Mas agora, os novos resultados da Gilead Sciences mostram que o lenacapavir também consegue prevenir a infecção pelo HIV, só que permitindo um intervalo de tempo significativamente maior entre as doses: são necessárias somente duas aplicações a cada 12 meses
Embora o remédio seja uma injeção para prevenir uma doença infecciosa, ele não é uma vacina. Isso porque o lenacapavir, assim como a PrEP em comprimidos, não induz o sistema imunológico a produzir defesas próprias contra o HIV. Ele é um antiviral que bloqueia os “caminhos” que o vírus utiliza para se replicar e, para isso, precisa permanecer em constante circulação no organismo.
De forma mais detalhada, uma vacina é algo feito com algum material genético de um vírus ou bactéria, geralmente proteínas enfraquecidas ou inativadas, para que o sistema imune o reconheça a partir daquele fragmento e, com isso, passe a produzir anticorpos e células de defesa contra ele. Em outras palavras, simula a exposição àquele agente infeccioso para gerar a resposta imune.

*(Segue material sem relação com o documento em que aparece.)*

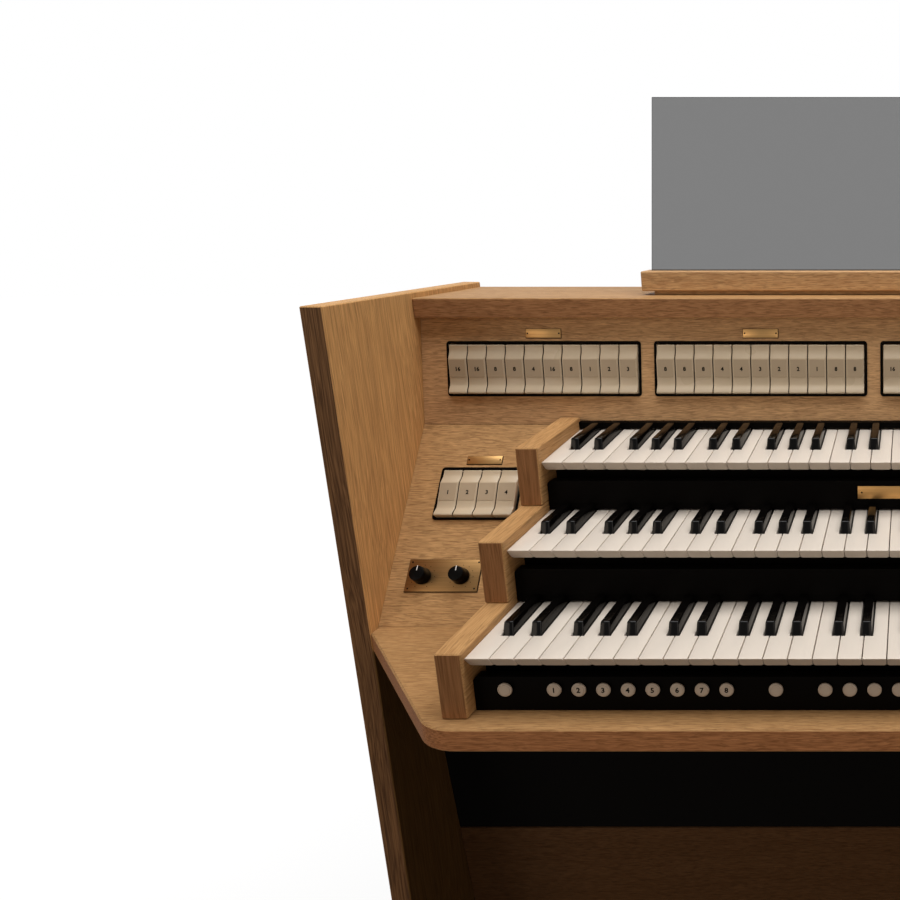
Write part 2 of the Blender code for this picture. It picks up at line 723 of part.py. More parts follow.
def make_pedals(oak, ebony):
    """Frame, naturals and sharps. Both combs turn at the heel end, and their toe ends go down."""
    half = PEDAL_WIDTH / 2
    bm = bmesh.new()
    add_box(bm, (-FRAME_HALF + 0.01, FRAME_HALF - 0.01), (FRAME_FRONT, FRAME_FRONT + 0.024), (0.0, 0.112))
    frame = as_object("pedal_frame", bm, oak)
    rails = bmesh.new()
    for side, sign in SIDES:
        xs = sorted((sign * (FRAME_HALF - 0.022), sign * FRAME_HALF))
        add_box(rails, xs, (FRAME_FRONT + 0.0, FRAME_BACK), (0.0, 0.124))
    combine(frame, as_object("pedal_frame_sides", rails, oak), "UNION")
    rail_x = (-FRAME_HALF + 0.01, FRAME_HALF - 0.01)
    toe_rail = box("pedal_toe_rail", rail_x, (FRAME_BACK - 0.022, FRAME_BACK - 0.001), (0.0, 0.034), oak)
    combine(frame, toe_rail, "UNION")

    bm = bmesh.new()
    for index in range(PEDAL_NATURALS):
        x = pedal_x(index)
        profile = [
            (PEDAL_HEEL, PEDAL_BOTTOM),
            (PEDAL_TOE, PEDAL_BOTTOM),
            (PEDAL_TOE, PEDAL_TOP - 0.012),
            (PEDAL_TOE - 0.020, PEDAL_TOP),
            (PEDAL_HEEL, PEDAL_TOP),
        ]
        add_prism(bm, [(x - half, y, z) for y, z in profile], (PEDAL_WIDTH, 0.0, 0.0))
    naturals = as_object("pedal_naturals", bm, oak, None, PEDAL_PIVOT)
    reach = (pedal_x(0) - half + 0.002, pedal_x(PEDAL_NATURALS - 1) + half - 0.002)
    bar = bmesh.new()
    add_box(bar, reach, (PEDAL_HEEL + 0.001, PEDAL_HEEL + 0.022), (0.028, PEDAL_BOTTOM + 0.003))
    combine(naturals, as_object("pedal_natural_bar", bar, oak, None, PEDAL_PIVOT), "UNION")

    bm = bmesh.new()
    places = [index for index in range(PEDAL_NATURALS - 1) if note_of(index) in SHARP_OFFSETS]
    for index in places:
        x = pedal_x(index) + PEDAL_PITCH / 2
        profile = [
            (PEDAL_HEEL + 0.028, PEDAL_BOTTOM - 0.005),
            (PEDAL_TOE, PEDAL_BOTTOM - 0.005),
            (PEDAL_TOE, PEDAL_TOP - 0.006),
            (PEDAL_SHARP_Y[1], PEDAL_TOP - 0.006),
            (PEDAL_SHARP_Y[1], PEDAL_SHARP_TOP),
            (PEDAL_SHARP_Y[0] + 0.020, PEDAL_SHARP_TOP),
            (PEDAL_SHARP_Y[0], PEDAL_SHARP_TOP - 0.020),
            (PEDAL_SHARP_Y[0], PEDAL_TOP - 0.006),
            (PEDAL_HEEL + 0.028, PEDAL_TOP - 0.006),
        ]
        add_prism(bm, [(x - half, y, z) for y, z in profile], (PEDAL_WIDTH, 0.0, 0.0))
    sharps = as_object("pedal_sharps", bm, ebony, None, PEDAL_PIVOT)
    reach = (pedal_x(places[0]) + PEDAL_PITCH / 2 - 0.009, pedal_x(places[-1]) + PEDAL_PITCH / 2 + 0.009)
    bar = bmesh.new()
    add_box(bar, reach, (PEDAL_HEEL + 0.029, PEDAL_HEEL + 0.050), (0.024, PEDAL_BOTTOM - 0.002))
    combine(sharps, as_object("pedal_sharp_bar", bar, ebony, None, PEDAL_PIVOT), "UNION")


def make_swell(black, steel):
    """Two swell shoes on one shaft, in a housing behind the recess of the kneeboard."""
    wall = 0.012
    bottom = RECESS_TOP - 0.092
    inside = RECESS_HALF - wall
    profile = [
        (0.2545, bottom),
        (0.2545, RECESS_TOP - FIT),
        (0.420, RECESS_TOP - FIT),
        (0.420, bottom),
    ]
    housing = side_profile("swell_housing", profile, (-RECESS_HALF + FIT, RECESS_HALF - FIT), black)
    hollow = box("swell_hollow", (-inside, inside), (0.20, 0.408), (bottom - 0.02, RECESS_TOP - 0.012), black)
    combine(housing, hollow, "DIFFERENCE")
    ears = bmesh.new()
    for side, sign in SIDES:
        xs = sorted((sign * inside, sign * (RECESS_HALF - FIT)))
        add_box(ears, xs, (0.228, 0.262), (SHOE_PIVOT.z - 0.018, SHOE_PIVOT.z + 0.018))
    combine(housing, as_object("swell_ears", ears, black), "UNION")
    bore = bmesh.new()
    add_cylinder(bore, SHOE_PIVOT, 0.0066, 0.36, 12, ALONG_X)
    combine(housing, as_object("swell_bore", bore, black), "DIFFERENCE")

    bm = bmesh.new()
    add_cylinder(bm, SHOE_PIVOT, 0.006, 2 * (RECESS_HALF - 0.002), 12, ALONG_X)
    smooth(as_object("swell_shaft", bm, steel))

    for (side, sign), x in zip(SIDES, SHOE_XS):
        place = Vector((x, SHOE_PIVOT.y, SHOE_PIVOT.z))
        tilt = bpy.data.objects.new(f"swell_tilt_{side}", None)
        bpy.context.scene.collection.objects.link(tilt)
        tilt.location = place
        tilt.rotation_euler = (SHOE_ANGLE, 0.0, 0.0)
        half = SHOE_WIDTH / 2
        bm = bmesh.new()
        sole = [
            (-SHOE_LENGTH / 2, 0.010),
            (SHOE_LENGTH / 2, 0.010),
            (SHOE_LENGTH / 2, 0.026),
            (-SHOE_LENGTH / 2 + 0.010, 0.026),
            (-SHOE_LENGTH / 2, 0.020),
        ]
        add_prism(bm, [(-half, y, z) for y, z in sole], (SHOE_WIDTH, 0.0, 0.0))
        shoe = as_object(f"swell_shoe_{side}", bm, black, tilt)
        hub = bmesh.new()
        add_box(hub, (-0.020, 0.020), (-0.013, 0.013), (-0.012, 0.012))
        combine(shoe, as_object(f"shoe_hub_{side}", hub, black, tilt), "UNION")
        bore = bmesh.new()
        add_cylinder(bore, (0.0, 0.0, 0.0), 0.0065, 0.08, 12, ALONG_X)
        combine(shoe, as_object(f"shoe_bore_{side}", bore, black, tilt), "DIFFERENCE")


def make_toe_pistons(brass, face):
    """Round studs before the kneeboard, whose stems reach one bar behind it on each side."""
    for side, sign in SIDES:
        xs = toe_piston_centres(sign)
        back = -KNEE_THICK - 0.008
        bm = bmesh.new()
        reach = (min(xs) - 0.010, max(xs) + 0.010)
        add_box(bm, reach, (-TOE_PISTON_DOWN - 0.008, -TOE_PISTON_DOWN + 0.008), (back - 0.006, back))
        origin = (sum(xs) / len(xs), -TOE_PISTON_DOWN, 0.0)
        pistons = as_object(f"toe_pistons_{side}", bm, brass, face, origin)
        stems = bmesh.new()
        studs = bmesh.new()
        for x in xs:
            stem_y = (-TOE_PISTON_DOWN - 0.005, -TOE_PISTON_DOWN + 0.005)
            add_box(stems, (x - 0.005, x + 0.005), stem_y, (back - 0.001, 0.010))
            add_cylinder(studs, (x, -TOE_PISTON_DOWN, 0.014), TOE_PISTON_RADIUS, 0.012, 14, ALONG_Z)
        combine(pistons, as_object(f"toe_stems_{side}", stems, brass, face, origin), "UNION")
        combine(pistons, as_object(f"toe_studs_{side}", studs, brass, face, origin), "UNION")


def main():
    clear_scene()
    oak = finish("oak", (0.42, 0.25, 0.12), 0.45)
    ivory = finish("ivory", (0.78, 0.72, 0.64), 0.35)
    ebony = finish("ebony", (0.012, 0.012, 0.013), 0.25)
    black = finish("black_lacquer", (0.006, 0.006, 0.007), 0.45)
    brass = finish("brass", (0.62, 0.40, 0.16), 0.30, 1.0)
    cloth = finish("speaker_cloth", (0.005, 0.005, 0.005), 0.95)
    acrylic = finish("smoked_acrylic", (0.21, 0.21, 0.21), 0.08)
    steel = finish("plated_steel", (0.45, 0.46, 0.47), 0.40, 1.0)
    board_green = finish("circuit_board", (0.03, 0.16, 0.07), 0.50)

    fascia_face = slope("fascia_face", FASCIA_FOOT, FASCIA_ANGLE)
    jamb_face = slope("jamb_face", JAMB_FOOT, JAMB_ANGLE)
    knee_face = slope("knee_face", (KNEE_TOP_FRONT, KNEE_TOP), math.pi / 2 + KNEE_LEAN)

    make_case(oak)
    make_keydesk(oak)
    make_fascia(oak, fascia_face)
    make_jambs(oak, brass, jamb_face)
    make_knobs(black, jamb_face)
    for number, (window, count) in enumerate(zip(tab_windows(), FASCIA_TABS), 1):
        make_tabs(f"fascia_tabs_{number}", window, FASCIA_WINDOW, count, ivory, fascia_face)
    for side, sign in SIDES:
        make_tabs(f"jamb_tabs_{side}", jamb_window(sign), JAMB_WINDOW, JAMB_TABS, ivory, jamb_face)
    walls = (SLIPS[1][1], SLIPS[2][1], REAR_RAIL[0])
    for (name, front, top, rise), wall in zip(MANUALS, walls):
        parent = slope(f"{name}_manual", (front, top), rise)
        make_manual(name, front, rise, wall, parent, ivory, ebony, steel)
    make_cheeks(oak)
    make_slips(black, brass)
    make_thumb_pistons(ivory)
    make_music_desk(oak, acrylic)
    make_knee_panels(oak, cloth, steel, knee_face)
    make_toe_pistons(brass, knee_face)
    make_swell(black, steel)
    make_pedals(oak, ebony)
    make_electronics(steel, board_green, black)


main()
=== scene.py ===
# %% [markdown]
# # An electronic church organ in light oak
# The console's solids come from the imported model. They already have their right sizes and
# places, so this lesson dresses them: it gives the wood its grain, and it rebuilds the keys,
# tabs, buttons and pedals with the soft edges and small parts that the plain solids leave out.

import math

import bmesh
import bpy
from mathutils import Matrix, Vector


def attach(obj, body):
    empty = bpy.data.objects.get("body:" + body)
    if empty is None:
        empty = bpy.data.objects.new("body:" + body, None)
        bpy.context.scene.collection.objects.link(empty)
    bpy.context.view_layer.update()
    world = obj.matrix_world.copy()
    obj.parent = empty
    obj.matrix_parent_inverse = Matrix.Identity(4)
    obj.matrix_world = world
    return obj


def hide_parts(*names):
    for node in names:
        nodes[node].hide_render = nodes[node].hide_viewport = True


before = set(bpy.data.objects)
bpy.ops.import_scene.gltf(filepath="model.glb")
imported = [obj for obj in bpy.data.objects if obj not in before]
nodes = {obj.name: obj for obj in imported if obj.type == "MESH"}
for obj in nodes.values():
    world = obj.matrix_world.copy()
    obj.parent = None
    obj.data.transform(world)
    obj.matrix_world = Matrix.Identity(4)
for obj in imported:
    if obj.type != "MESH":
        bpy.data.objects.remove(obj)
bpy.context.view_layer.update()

# %% [markdown]
# ## The camera
# The photo was taken from a place in front of the console's middle, a little above it, and then
# cropped to the left half. A crop off to one side is a lens shift, so the camera stays square
# to the console and its shift moves the picture.

# %% Camera
camera_data = bpy.data.cameras.new("photo_camera")
camera_data.sensor_fit = "HORIZONTAL"
camera_data.lens = 37.32
camera_data.shift_x = -0.5128
camera_data.shift_y = -0.0056
camera = bpy.data.objects.new("photo_camera", camera_data)
bpy.context.scene.collection.objects.link(camera)
camera.location = (0.0, -0.914, 1.253)
camera.rotation_euler = (math.radians(76.153), 0.0, 0.0)
bpy.context.scene.camera = camera
print("lens", camera_data.lens, "mm, shifted by", round(camera_data.shift_x, 3))

# %% [markdown]
# ## Nodes in a few words
# Every finish below is a small network of nodes. Two helpers keep them readable: one makes a
# material with its main settings, and one adds a node, filling in a number or linking a socket
# for each input that is named.


# %% Material helpers
def new_finish(name, colour, roughness, metallic=0.0):
    """A material with one Principled shader."""
    material = bpy.data.materials.new(name)
    material.use_nodes = True
    set_shader(material, {"Base Color": (*colour, 1.0), "Roughness": roughness, "Metallic": metallic})
    return material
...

Dessa maneira, no momento em que o organismo entrar em contato com aquele vírus ou bactéria, ele já terá uma proteção própria, pois o sistema imune já “conhece” aquele agente, e poderá se defender. Já no caso da PrEP, a substância utilizada não induz essa resposta ativa do sistema imunológico.
Ela é um medicamento antiviral que é usado também para tratar pessoas que já vivem com a infecção. Aqui a ideia é manter a droga em constante circulação no sangue para, se a pessoa entrar em contato com o vírus, ela já estar presente e rapidamente impedir a sua replicação, antes que ele consiga causar uma infecção.
Por isso, caso a administração da PrEP seja interrompida, a proteção desaparece. Já as vacinas, por outro lado, podem até demandar novas doses de reforço para elevar a resposta do sistema imune ao longo do tempo, mas a proteção em algum nível se mantém duradoura.
Controle da epidemia de HIV
Mesmo assim, devido à alta eficácia e a necessidade de poucas doses ao ano, o pesquisador de medicamentos antirretrovirais da Universidade de Liverpool, no Reino Unido, Andrew Hill, disse à AFP que o lecanapavir é “basicamente como se tivéssemos uma vacina”. Além disso, afirmou que o amplo acesso das populações de maior risco ao medicamento poderá levar a um “controle da epidemia” de HIV.
O Programa Conjunto das Nações Unidas sobre HIV/Aids (UNAIDS) também emitiu um comunicado em que disse “receber com entusiasmo os resultados” e que a inovação “oferece esperança de acelerar os esforços para acabar com a AIDS como ameaça à saúde pública até 2030”.
Isso porque uma profilaxia que tenha a adesão mais fácil pode levar o mundo mais próximo às metas do programa da ONU. Algo necessário já que, embora as lideranças mundiais tenham se comprometido a reduzir as novas infecções anuais pelo HIV para menos de 370 mil até o ano que vem, em 2023 houve 1,3 milhão de novas pessoas diagnosticadas, mais de três vezes o objetivo atual.
Frente ao potencial do lenacapavir, a Unaids pediu ainda que a empresa libere a patente do remédio para permitir a produção genérica e ampliar o acesso em países de média e baixa renda. Caso isso acontecesse, o tratamento, que custa mais de US$ 40 mil por pessoa por ano (cerca de R$ 225 mil) poderia ser de apenas US$ 40 (cerca de R$ 225), estimaram pesquisadores ouvidos pela AFP.